Re: sqrt C function
On Tue, Aug 14, 2001 at 07:34:26AM -0700, David Roundy wrote:
| On Mon, Aug 13, 2001 at 12:37:45PM -0500, Dimitri Maziuk wrote:
| > * Craig Dickson (crdic@yahoo.com) spake thusly:
| > > I don't see how. I see it as a legitimate compiler optimization. If you
| > > have "double f = 4;", and you compile 4 as a double-precision value
| > > rather than as an int (which would then require an immediate
| > > conversion), how could that possibly break a program?
| >
| > Very simple: double f = 4 may be converted to eg. 4.000000000000000001234,
| > and any test for (sqrt(f) == 2.0) will fail.

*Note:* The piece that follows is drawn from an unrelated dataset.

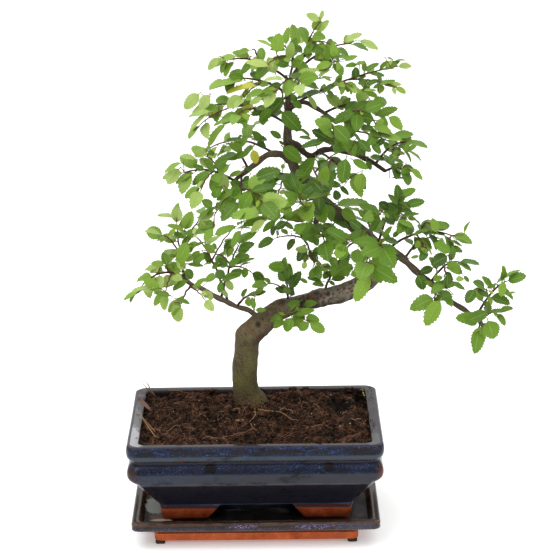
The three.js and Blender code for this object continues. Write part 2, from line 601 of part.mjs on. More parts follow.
// Leaves stand on alternate sides of each shoot, the last one at its end.
// Each turns until it is clear of the wood and of the leaves before it, or is left off.
function growLeaves(shoots, woodClear) {
  const settled = shoots.map((shoot) => ({ shoot, solid: shootSolid(shoot, []) }));
  const leaves = [];
  for (const shoot of shoots) {
    for (let i = 0; i < shoot.leaves; i += 1) {
      const last = i === shoot.leaves - 1;
      const share = last ? lastShare : growth.firstLeaf + growth.leafyPart * i / Math.max(shoot.leaves - 2, 1);
      const toRight = i % 2 === 1;
      const { place, heading } = along(shoot.path, share);
      const length = shoot.leafLength * draw(...growth.length) * (i === 0 ? growth.firstLength : 1);
      const width = length * draw(...growth.width);
      const sideAngle = growth.angle - growth.angleFall * share + draw(...growth.angleSpread);
      const angle = degree * (last ? draw(...growth.endAngle) : sideAngle * (toRight ? 1 : -1));
      const lean = vec(...[1, 1, 1].map(() => draw(-growth.lean, growth.lean)));
      const facing = facingAt(place).add(lean).normalize();
      const direction = heading.clone().multiplyScalar(Math.cos(angle))
        .addScaledVector(rightOf(heading, shoot.side), Math.sin(angle))
        .addScaledVector(up, -draw(...growth.sag)).normalize();
      const normal = facing.clone().addScaledVector(direction, -facing.dot(direction)).normalize();
      const droop = draw(...growth.droop);
      for (const [roll, pitch] of turns) {
        const rolled = normal.clone().applyAxisAngle(direction, roll * degree);
        const tilt = pitch * degree;
        const [cos, sin] = [Math.cos(tilt), Math.sin(tilt)];
        const pointing = direction.clone().multiplyScalar(cos).addScaledVector(rolled, sin);
        const standing = rolled.clone().multiplyScalar(cos).addScaledVector(direction, -sin);
        const leaf = {
          ...makeLeaf(place, pointing, standing, length, width, droop), shoot, share, toRight, last,
        };
        const solid = leafSolid(leaf);
        if (!leaves.some((other) => leavesCross(leaf, other)) && !hitsTwig(leaf, shoots)
          && fits(leaf, solid, leaves, settled, woodClear)) {
          leaves.push(leaf);
          settled.push({ shoot, solid, isLeaf: true });
          break;
        }
      }
    }
  }
  return leaves;
}

// A leaf fits where its solid is clear of the wood, of every leaf and of other sprays' twigs,
// and where the skin of its own shoot doesn't cross itself
function fits(leaf, solid, leaves, settled, woodClear) {
  const { shoot } = leaf;
  const others = settled.filter((other) => other.isLeaf || other.shoot.spray !== shoot.spray);
  if (overlap(solid, woodClear) || others.some((other) => overlap(solid, other.solid))) {
    return false;
  }
  return !crossesItself(shootSolid(shoot, [...leaves.filter((other) => other.shoot === shoot), leaf]));
}

// Half of a blade's toothed margin as [half width share, length share], from stalk to tip
const margins = {
  large: [[0.78, 0.16], [1, 0.42], [0.88, 0.47], [0.78, 0.76]],
  middle: [[0.84, 0.2], [1, 0.5], [0.82, 0.56]],
  small: [[0.9, 0.24], [0.94, 0.62]],
};
const marginFor = (length) => margins[length > 15 ? 'large' : (length > 10 ? 'middle' : 'small')];

// Points of a blade: the rim from its right base round the tip to its left base, and the
// midrib points on the upper and the lower face
function bladePoints(leaf) {
  const { base, direction, normal, side, length, width, droop } = leaf;
  const margin = marginFor(length);
  const place = (across, share, lift) => base.clone()
    .addScaledVector(side, across * width / 2)
    .addScaledVector(direction, petiole + share * length)
    .addScaledVector(normal, leafHeight(across, share, width, length, droop) + lift);
  return [
    ...margin.map(([half, share]) => place(half, share, 0)),
    place(0, 1, 0),
    ...[...margin].reverse().map(([half, share]) => place(-half, share, 0)),
    place(0, midribShare, bladeThickness / 2),
    place(0, midribShare, -bladeThickness / 2),
  ];
}

// Both faces of a blade as fans about its midrib points, and the open loop at its base
function bladeFaces(first, count) {
  const [upper, lower] = [first + count - 2, first + count - 1];
  const end = upper - 1;
  const triangles = [];
  for (let i = first; i < end; i += 1) {
    triangles.push(i, i + 1, upper, i + 1, i, lower);
  }
  return { triangles, loop: [first, lower, end, upper] };
}

// Triangles between a base of three points and a loop of four, the way with the shortest edges
function neckFaces(points, base, loop) {
  let best = { cost: Infinity };
  for (let turn = 0; turn < base.length * loop.length; turn += 1) {
    const triangles = [];
    let cost = 0;
    let [i, j] = [0, 0];
    const a = (k) => base[(k + turn) % base.length];
    const b = (k) => loop[(k + Math.floor(turn / base.length)) % loop.length];
    while (i < base.length || j < loop.length) {
      if (j === loop.length || (i + 0.5) / base.length < (j + 0.5) / loop.length) {
        triangles.push(a(i), a(i + 1), b(j));
        i += 1;
      } else {
        triangles.push(a(i), b(j + 1), b(j));
        j += 1;
      }
      cost += points[a(i)].distanceTo(points[b(j)]);
    }
    best = cost < best.cost ? { cost, triangles } : best;
  }
  return best.triangles;
}

// Three-sided twig in one skin with its leaves: each leaf grows out of a small triangle
// on the twig's right or left face, and the last one out of the twig's end.
function shootSolid(shoot, leaves) {
  const reach = vec(...shoot.path[0].slice(0, 3)).distanceTo(vec(...shoot.path.at(-1).slice(0, 3)));
  const points = [];
  const triangles = [];
  const onTwig = (share, angle, shrink = 1) => {
    const { place, radius, heading } = along(shoot.path, share);
    const right = rightOf(heading, shoot.side);
    const top = right.clone().cross(heading);
    return place
      .addScaledVector(right, radius * shrink * Math.cos(angle))
      .addScaledVector(top, radius * shrink * Math.sin(angle));
  };
  const ringAt = (share) => {
    points.push(...[30, -90, -210].map((degrees) => onTwig(share, degrees * degree)));
    return [points.length - 3, points.length - 2, points.length - 1];
  };
  const addLeaf = (leaf, base) => {
    const blade = bladePoints(leaf);
    const { triangles: faces, loop } = bladeFaces(points.length, blade.length);
    points.push(...blade);
    triangles.push(...faces, ...neckFaces(points, base, loop));
  };
  const end = leaves.find((leaf) => leaf.last);
  const stations = [{ share: 0, leaf: null }];
  const addStation = (share, leaf) => {
    const from = stations.at(-1).share;
    const steps = Math.ceil((share - from) / longestStep);
    for (let i = 1; i < steps; i += 1) {
      stations.push({ share: from + (share - from) * i / steps, leaf: null });
    }
    stations.push({ share, leaf });
  };
  leaves.filter((leaf) => !leaf.last).forEach((leaf) => addStation(leaf.share - seatHalf / reach, leaf));
  addStation(lastShare, null);
  let ring = ringAt(0);
  triangles.push(ring[0], ring[2], ring[1]);
  for (let k = 1; k < stations.length; k += 1) {
    const { leaf } = stations[k - 1];
    const next = ringAt(stations[k].share);
    for (let j = 0; j < 3; j += 1) {
      const [a, b, c, d] = [ring[j], ring[(j + 1) % 3], next[j], next[(j + 1) % 3]];
      if (leaf !== null && j === (leaf.toRight ? 0 : 1)) {
        const e = points.length;
        points.push(onTwig(leaf.share + seatHalf / reach, (leaf.toRight ? -30 : -150) * degree, 0.5));
        triangles.push(b, d, e, d, c, e, c, a, e);
        addLeaf(leaf, [a, b, e]);
      } else {
        triangles.push(a, b, c, b, d, c);
      }
    }
    ring = next;
  }
  if (end) {
    addLeaf(end, ring);
  } else {
    triangles.push(...ring);
  }
  return solidOf(points, triangles);
}

// A leaf by itself, on a short length of its twig
function leafSolid(leaf) {
  const path = [leaf.share - 0.02, leaf.share].map((share) => {
    const { place, radius } = along(leaf.shoot.path, share);
    return [place.x, place.y, place.z, radius];
  });
  return shootSolid({ ...leaf.shoot, path }, [{ ...leaf, last: true }]);
}

const boxesMeet = (a, b) => [0, 1, 2].every((k) => a.min[k] < b.max[k] && b.min[k] < a.max[k]);
const overlap = (a, b) => boxesMeet(a.boundingBox(), b.boundingBox()) && !a.intersect(b).isEmpty();

// Whether two faces of a body cross somewhere other than at a shared corner
function crossesItself(solid) {
  const { vertProperties, triVerts } = solid.getMesh();
  const corner = (i) => vec(...vertProperties.slice(3 * i, 3 * i + 3));
  const faces = [];
  for (let i = 0; i < triVerts.length; i += 3) {
    const ids = Array.from(triVerts.slice(i, i + 3));
    const points = ids.map(corner);
    const box = new THREE.Box3().setFromPoints(points);
    faces.push({ ids, points, min: box.min.toArray(), max: box.max.toArray() });
  }
  const ray = new THREE.Ray();
  const hit = vec();
  const pierces = (a, b) => [0, 1, 2].some((i) => {
    const j = (i + 1) % 3;
    if (b.ids.includes(a.ids[i]) || b.ids.includes(a.ids[j])) {
      return false;
    }
    ray.origin.copy(a.points[i]);
    ray.direction.copy(a.points[j]).sub(a.points[i]).normalize();
    const reach = a.points[i].distanceTo(a.points[j]);
    return ray.intersectTriangle(...b.points, false, hit) !== null && hit.distanceTo(a.points[i]) <= reach;
  });
  const cross = (a, b) => boxesMeet(a, b) && (pierces(a, b) || pierces(b, a));
  return faces.some((a, i) => faces.slice(i + 1).some((b) => cross(a, b)));
}

// One solid for each spray: its shoots fused, and cut clear of the limb that it grows from
function makeSprays(woodClear) {
  const shoots = growShoots();
  const leaves = growLeaves(shoots, woodClear);
  const solids = {};
  for (const spray of Object.keys(sprays)) {
    const grown = shoots.filter((shoot) => shoot.spray === spray)
      .map((shoot) => shootSolid(shoot, leaves.filter((leaf) => leaf.shoot === shoot)));
    const bodies = wasm.Manifold.union(grown).subtract(woodClear).decompose();
    solids[spray] = bodies.reduce((largest, body) => (body.volume() > largest.volume() ? body : largest))
      .simplify(weld);
  }
  return solids;
}

const wood = makeWood();
const woodClear = makeWood(gap);
const nettings = { left: makeNetting(-drainHole.x), right: makeNetting(drainHole.x) };

const pocket = (x) => {
  const block = new THREE.BoxGeometry(
    2 * (meshSheet.half + gap), 2 * (meshSheet.half + gap), 2 * (meshSheet.thickness + 2 * gap),
  );
  block.translate(x, 0, potFloor + floorThickness);
  return solidFromGeometry(block);
};

const tree = new THREE.Group();
tree.add(meshOf(wood, 'trunk_and_limbs', finish.bark));
for (const [name, solid] of Object.entries(makeSprays(woodClear))) {
  tree.add(meshOf(solid, name, finish.leaf));
}

const planter = new THREE.Group();
planter.add(meshOf(makePot(), 'pot', finish.glaze));
planter.add(meshOf(makeSoil([woodClear, pocket(-drainHole.x), pocket(drainHole.x)]), 'soil', finish.soil));
for (const [side, solid] of Object.entries(nettings)) {
  planter.add(meshOf(solid, `drain_netting_${side}`, finish.netting));
}
planter.add(meshOf(makeTray(), 'drip_tray', finish.trayGlaze));
for (const [end, y] of [['front', -padPlace[1]], ['rear', padPlace[1]]]) {
  for (const [side, x] of [['left', -padPlace[0]], ['right', padPlace[0]]]) {
    planter.add(meshOf(makePad(x, y), `tray_pad_${end}_${side}`, finish.rubber));
  }
}

// The origin is under the middle of the whole plant's bounding box
const bonsai = new THREE.Group();
bonsai.add(tree, planter);
bonsai.updateMatrixWorld(true);
const extent = new THREE.Box3().setFromObject(bonsai, true);
bonsai.position.set(-(extent.min.x + extent.max.x) / 2, -(extent.min.y + extent.max.y) / 2, 0);

export default bonsai;
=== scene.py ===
import math

import bmesh
import bpy
import numpy as np
from mathutils import Matrix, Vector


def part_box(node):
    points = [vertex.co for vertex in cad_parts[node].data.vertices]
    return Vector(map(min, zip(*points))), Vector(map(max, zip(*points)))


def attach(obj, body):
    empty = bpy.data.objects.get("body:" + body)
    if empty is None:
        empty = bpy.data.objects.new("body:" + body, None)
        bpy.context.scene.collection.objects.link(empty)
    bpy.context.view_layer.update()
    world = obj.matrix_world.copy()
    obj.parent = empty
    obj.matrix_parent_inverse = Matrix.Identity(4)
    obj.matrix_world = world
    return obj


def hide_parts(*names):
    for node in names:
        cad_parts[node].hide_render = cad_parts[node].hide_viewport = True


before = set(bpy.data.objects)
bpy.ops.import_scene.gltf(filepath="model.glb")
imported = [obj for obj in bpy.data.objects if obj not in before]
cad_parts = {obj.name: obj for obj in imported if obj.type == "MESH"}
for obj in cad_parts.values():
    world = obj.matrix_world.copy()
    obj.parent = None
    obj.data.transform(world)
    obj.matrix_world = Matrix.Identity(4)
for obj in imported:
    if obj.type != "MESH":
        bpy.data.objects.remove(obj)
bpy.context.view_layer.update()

# A zelkova bonsai in a glazed pot on a drip tray. Shapes are worked out in millimetres from the
# middle of the pot, with z = 0 on the table, and are moved into the frame when a mesh is made.
potLow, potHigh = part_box("pot")
potMiddle = np.array([(potLow.x + potHigh.x) / 2, (potLow.y + potHigh.y) / 2, 0.0])
sprayNodes = sorted(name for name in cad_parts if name.startswith("spray_"))
upward = np.array([0, 0, 1.0])
dice = np.random.default_rng(52)


# Arrays and meshes

def unit(v):
    return v / np.maximum(np.linalg.norm(v, axis=-1, keepdims=True), 1e-9)


def smoothStep(x, low, high):      # 0 below low, 1 above high, 3t^2 - 2t^3 between
    t = np.clip((x - low) / (high - low), 0, 1)
    return t * t * (3 - 2 * t)


def between(a, b, t):      # a at t = 0, b at t = 1
    return a * (1 - t) + b * t


def gapTo(points, middle):      # how far each point is from middle
    return np.linalg.norm(points - np.array(middle), axis=-1)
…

Of course if your (generic
| > "you", not personal) code is like that, you probably shouldn't be playing
| > with floats.
|
| Actually, any 32 bit int will be exactly converted into a double with no
| loss of precision...
|
| As far as the language definition goes, if you say double f = 4, the
| language assures you that the '4' will be converted to a double format.
| Whether it is done at compile time or at runtime makes no difference.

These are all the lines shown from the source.